I feel like there are already a bunch of misaligned incentives for alignment researchers (and all groups of people in general), so if the people on the safety team aren’t selected to be great at caring about the best object-level work, then we’re in trouble either way.
I’m not thinking that much about the motivations of the people on the safety team. I’m thinking of things like:
Resourcing for the safety team (hiring, compute, etc) is conditioned on whether the work produces big splashy announcements that the public will like
Other teams in the company that are doing things that the public likes will be rebranded as safety teams
When safety teams make recommendations for safety interventions on the strongest AI systems, their recommendations are rejected if the public wouldn’t like them
When safety teams do outreach to other researchers in the company, they have to self-censor for fear that a well-meaning whistleblower will cause a PR disaster by leaking an opinion of the safety team that the public has deemed to be wrong
I’m not thinking that much about the motivations of the people on the safety team.

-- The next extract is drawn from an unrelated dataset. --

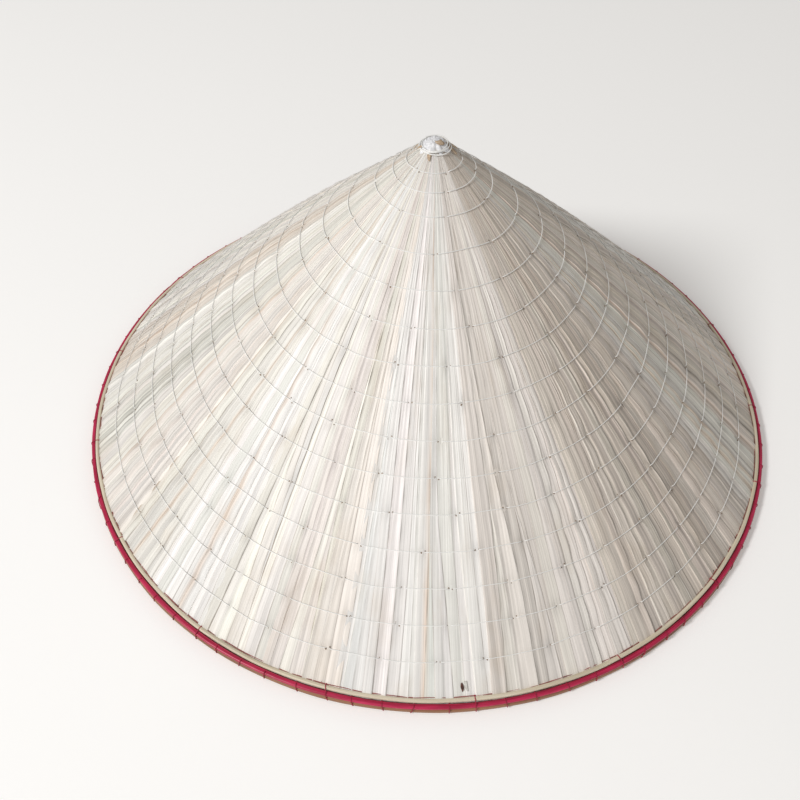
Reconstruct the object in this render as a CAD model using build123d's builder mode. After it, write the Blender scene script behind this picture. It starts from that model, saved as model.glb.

I’m thinking of things like:
Resourcing for the safety team (hiring, compute, etc) is conditioned on whether the work produces big splashy announcements that the public will like
Other teams in the company that are doing things that the public likes will be rebranded as safety teams
When safety teams make recommendations for safety interventions on the strongest AI systems, their recommendations are rejected if the public wouldn’t like them
When safety teams do outreach to other researchers in the company, they have to self-censor for fear that a well-meaning whistleblower will cause a PR disaster by leaking an opinion of the safety team that the public has deemed to be wrong
See also Unconscious Economics.
(I should have said that companies will face pressure, rather than safety teams. I’ll edit that now.)